A lot of good has come out of my parent's deaths, and while I'm obviously not thankful that they're gone, I am grateful for the positives that came out of such intense negatives. I am grateful for the opportunity to do things that I think will make my parents proud. Whether they're big, like participating in cancer fundraising events, or small, like reading a book I know they'd like. I'm lucky to have the parents that I had and proud that I can see a lot of them in me. They weren't perfect and losing them doesn't erase their faults, but if I can continue their humble legacies in some way, then I feel like they're quietly immortalised in my life and maybe others'.
My mum was an intensely warm and comforting person that befriended first, and asked questions later. She lost her brother at a young age, but surrounded herself with immensely close friends who became the family she chose for herself. My dad was a man of few words and would be just as happy to surround himself with the characters in books as the characters in his life.

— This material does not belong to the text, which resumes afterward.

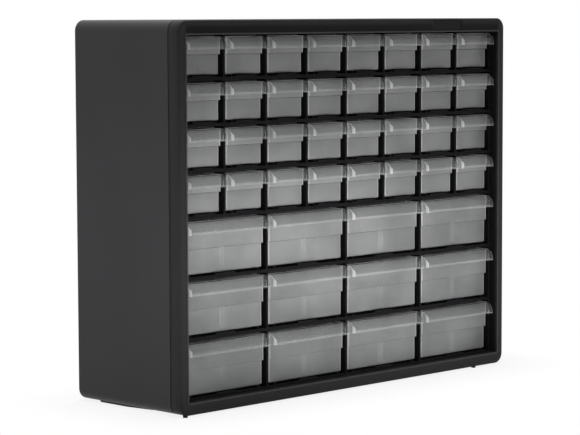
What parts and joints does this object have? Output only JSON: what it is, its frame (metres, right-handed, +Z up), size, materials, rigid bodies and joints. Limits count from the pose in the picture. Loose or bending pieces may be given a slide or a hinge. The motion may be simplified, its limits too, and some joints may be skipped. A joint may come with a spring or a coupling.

He worked hard at jobs he didn't love so that he could give me a better childhood than he had, something I now appreciate far and beyond, having experienced jobs that leave you unfulfilled.
I'm so proud to be a part of a group of amazingly strong people who have experienced cancer in some way. Anyone who is fighting it, or has fought it, or known someone who is fighting or fought it, comes out the other side a changed person. It's a group no one wants to be in, but to be part of it is an immeasurable honour … I hope that by being part of such a special community, this helps in some way in getting people the support they need.